Let's focus on the triangle made by the solid lines in the diagram, with vertices (corners) defined by the three points "Your location at 10:00," "Your location at 11:00," and "Moon at 10:00." This would be the scenario if the Moon weren't moving in its orbit. It turns out that the narrow angle in this triangle (the angle at the Moon) would measure about 0.25° if we could really go out and measure it by looking at the Moon in the sky. (it's drawn a little wider than that though, so don't bother measuring it on this paper!)

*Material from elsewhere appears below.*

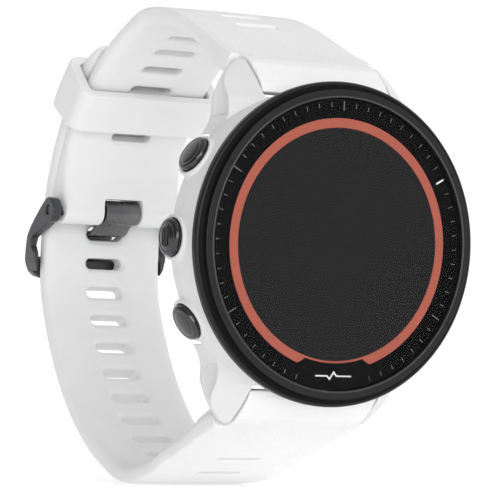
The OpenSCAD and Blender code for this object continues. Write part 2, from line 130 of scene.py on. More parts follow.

2. So if we pretend the Moon doesn't move, we'd be trying to measure an angle that's really about 0.25°. In part (a), you found out how big an error we'd have from ignoring the Moon's movement over an hour. Compared to 0.25°, is this error big enough to worry about?
3. Let's see if we can figure out what to do about this error by looking at this close-up of the diagram. One way to figure out the narrow angle in the diagram above is to subtract "Angle 1" from "Angle 2." That is, "Narrow angle" = "Angle 2" - "Angle 1."
(a) If we didn't know the Moon is moving in its orbit, we would want to measure Angle 2 according to the solid line, even though we'd really be measuring it according to the dotted line. So would the measurement we really get for "Angle 2" be bigger or smaller than the measurement we want?
(b) So would our calculation of "Narrow angle" end up bigger or smaller than it really should be?
(c) In question 1, you figured out how far off our calculation of "Narrow angle" would be, and in part (b) you just figured out whether our calculation is bigger or smaller than it should be. How would you fix the problem?